> **EXERCISE PROMPT**
Write out the records below once more, exactly as they stand.

> **LISTING**
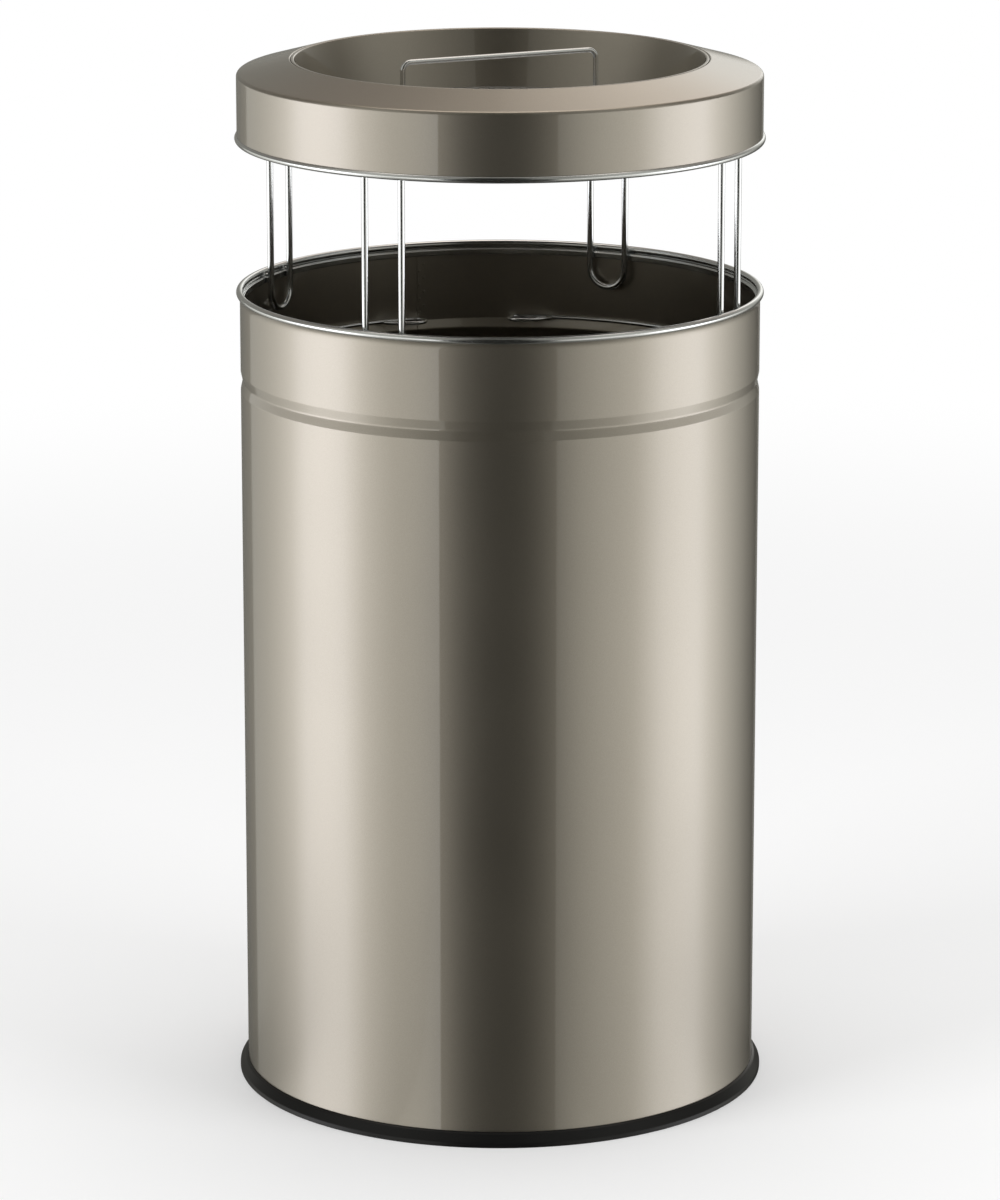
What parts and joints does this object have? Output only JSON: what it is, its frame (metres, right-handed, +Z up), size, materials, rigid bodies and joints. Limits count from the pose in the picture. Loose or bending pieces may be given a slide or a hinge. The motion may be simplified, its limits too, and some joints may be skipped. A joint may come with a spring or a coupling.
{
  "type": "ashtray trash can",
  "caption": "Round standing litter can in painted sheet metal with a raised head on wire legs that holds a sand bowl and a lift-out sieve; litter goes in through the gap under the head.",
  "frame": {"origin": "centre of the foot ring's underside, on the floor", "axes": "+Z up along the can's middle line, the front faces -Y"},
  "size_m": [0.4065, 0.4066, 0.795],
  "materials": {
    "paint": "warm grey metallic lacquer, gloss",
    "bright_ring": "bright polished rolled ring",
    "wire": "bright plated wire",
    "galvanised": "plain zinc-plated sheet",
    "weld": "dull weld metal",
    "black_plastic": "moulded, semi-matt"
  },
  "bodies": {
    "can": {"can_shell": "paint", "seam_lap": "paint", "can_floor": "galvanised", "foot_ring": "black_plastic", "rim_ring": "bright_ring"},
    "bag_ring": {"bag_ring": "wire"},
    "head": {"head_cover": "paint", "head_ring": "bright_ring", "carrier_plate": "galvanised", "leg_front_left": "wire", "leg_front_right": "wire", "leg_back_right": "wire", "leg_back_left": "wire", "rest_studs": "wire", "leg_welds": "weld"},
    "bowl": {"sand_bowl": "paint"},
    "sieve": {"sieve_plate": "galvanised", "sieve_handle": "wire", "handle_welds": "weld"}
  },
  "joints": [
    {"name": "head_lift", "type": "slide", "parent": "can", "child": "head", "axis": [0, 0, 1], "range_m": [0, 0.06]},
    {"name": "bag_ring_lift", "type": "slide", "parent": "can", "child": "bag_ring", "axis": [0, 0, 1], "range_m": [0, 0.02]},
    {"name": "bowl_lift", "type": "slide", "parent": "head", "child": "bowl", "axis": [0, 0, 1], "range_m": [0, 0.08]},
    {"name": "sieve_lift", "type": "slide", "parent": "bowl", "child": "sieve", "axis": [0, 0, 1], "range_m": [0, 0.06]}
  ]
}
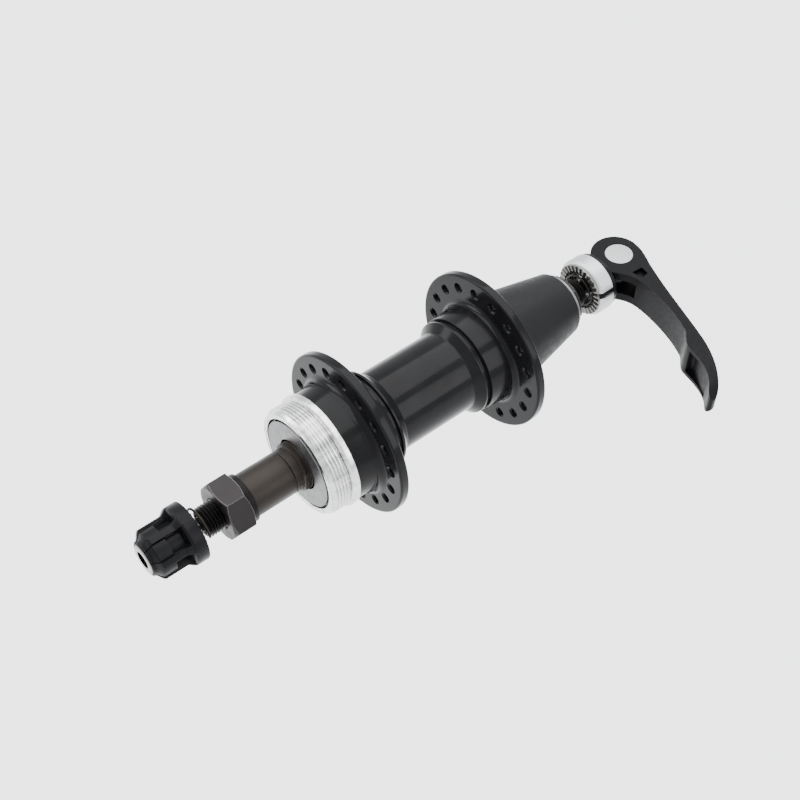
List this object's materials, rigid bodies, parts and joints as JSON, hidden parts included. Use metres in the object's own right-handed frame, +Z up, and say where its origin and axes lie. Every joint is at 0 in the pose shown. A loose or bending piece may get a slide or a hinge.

> **EXPECTED OUTPUT**
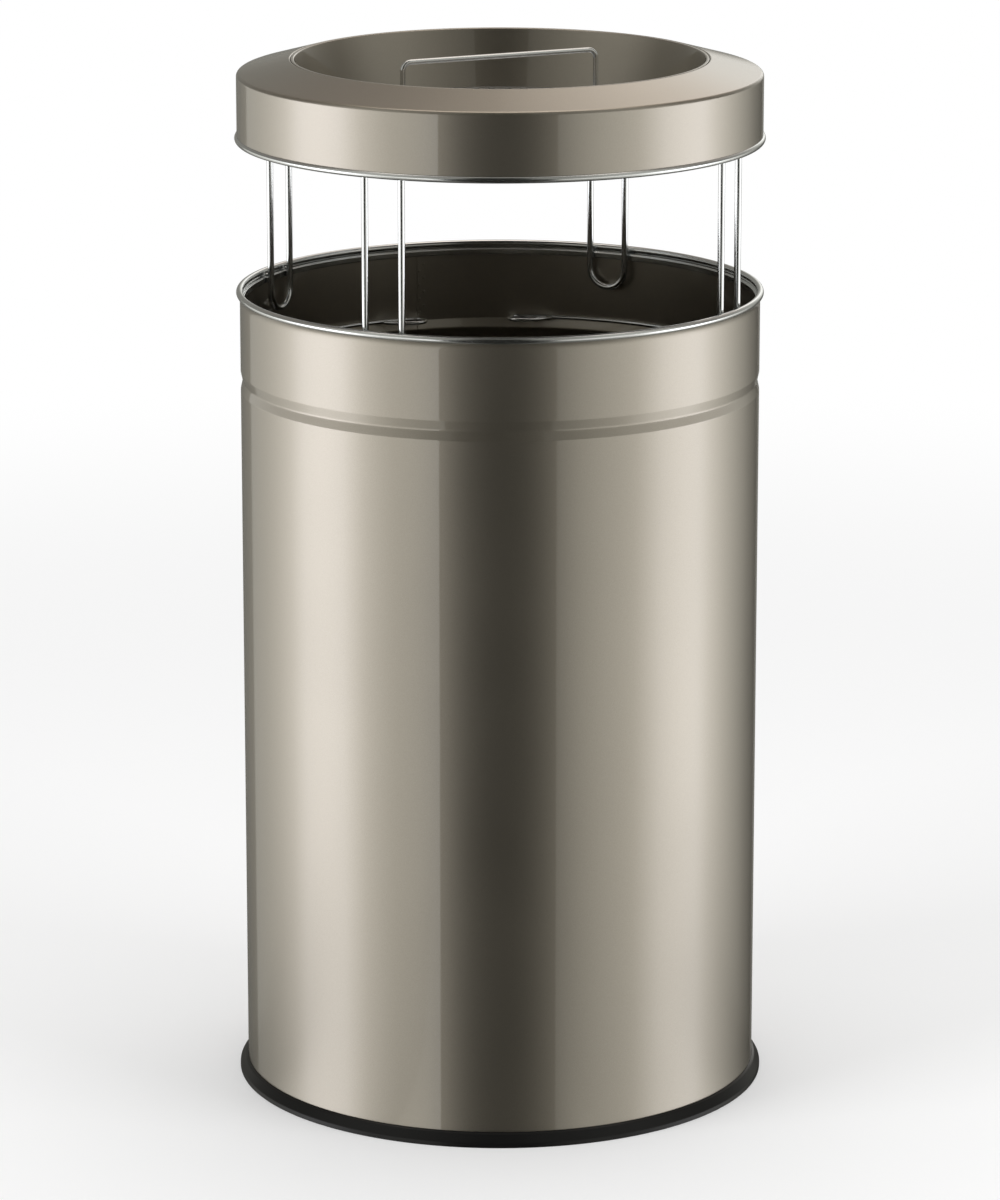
What parts and joints does this object have? Output only JSON: what it is, its frame (metres, right-handed, +Z up), size, materials, rigid bodies and joints. Limits count from the pose in the picture. Loose or bending pieces may be given a slide or a hinge. The motion may be simplified, its limits too, and some joints may be skipped. A joint may come with a spring or a coupling.
{
  "type": "ashtray trash can",
  "caption": "Round standing litter can in painted sheet metal with a raised head on wire legs that holds a sand bowl and a lift-out sieve; litter goes in through the gap under the head.",
  "frame": {"origin": "centre of the foot ring's underside, on the floor", "axes": "+Z up along the can's middle line, the front faces -Y"},
  "size_m": [0.4065, 0.4066, 0.795],
  "materials": {
    "paint": "warm grey metallic lacquer, gloss",
    "bright_ring": "bright polished rolled ring",
    "wire": "bright plated wire",
    "galvanised": "plain zinc-plated sheet",
    "weld": "dull weld metal",
    "black_plastic": "moulded, semi-matt"
  },
  "bodies": {
    "can": {"can_shell": "paint", "seam_lap": "paint", "can_floor": "galvanised", "foot_ring": "black_plastic", "rim_ring": "bright_ring"},
    "bag_ring": {"bag_ring": "wire"},
    "head": {"head_cover": "paint", "head_ring": "bright_ring", "carrier_plate": "galvanised", "leg_front_left": "wire", "leg_front_right": "wire", "leg_back_right": "wire", "leg_back_left": "wire", "rest_studs": "wire", "leg_welds": "weld"},
    "bowl": {"sand_bowl": "paint"},
    "sieve": {"sieve_plate": "galvanised", "sieve_handle": "wire", "handle_welds": "weld"}
  },
  "joints": [
    {"name": "head_lift", "type": "slide", "parent": "can", "child": "head", "axis": [0, 0, 1], "range_m": [0, 0.06]},
    {"name": "bag_ring_lift", "type": "slide", "parent": "can", "child": "bag_ring", "axis": [0, 0, 1], "range_m": [0, 0.02]},
    {"name": "bowl_lift", "type": "slide", "parent": "head", "child": "bowl", "axis": [0, 0, 1], "range_m": [0, 0.08]},
    {"name": "sieve_lift", "type": "slide", "parent": "bowl", "child": "sieve", "axis": [0, 0, 1], "range_m": [0, 0.06]}
  ]
}
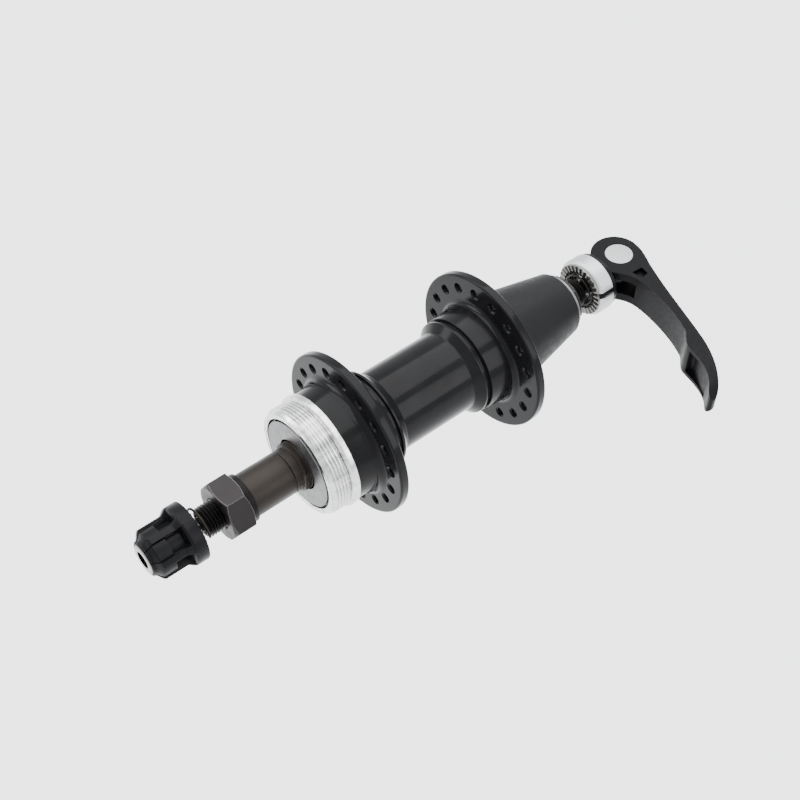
List this object's materials, rigid bodies, parts and joints as JSON, hidden parts included. Use metres in the object's own right-handed frame, +Z up, and say where its origin and axes lie. Every joint is at 0 in the pose shown. A loose or bending piece may get a slide or a hinge.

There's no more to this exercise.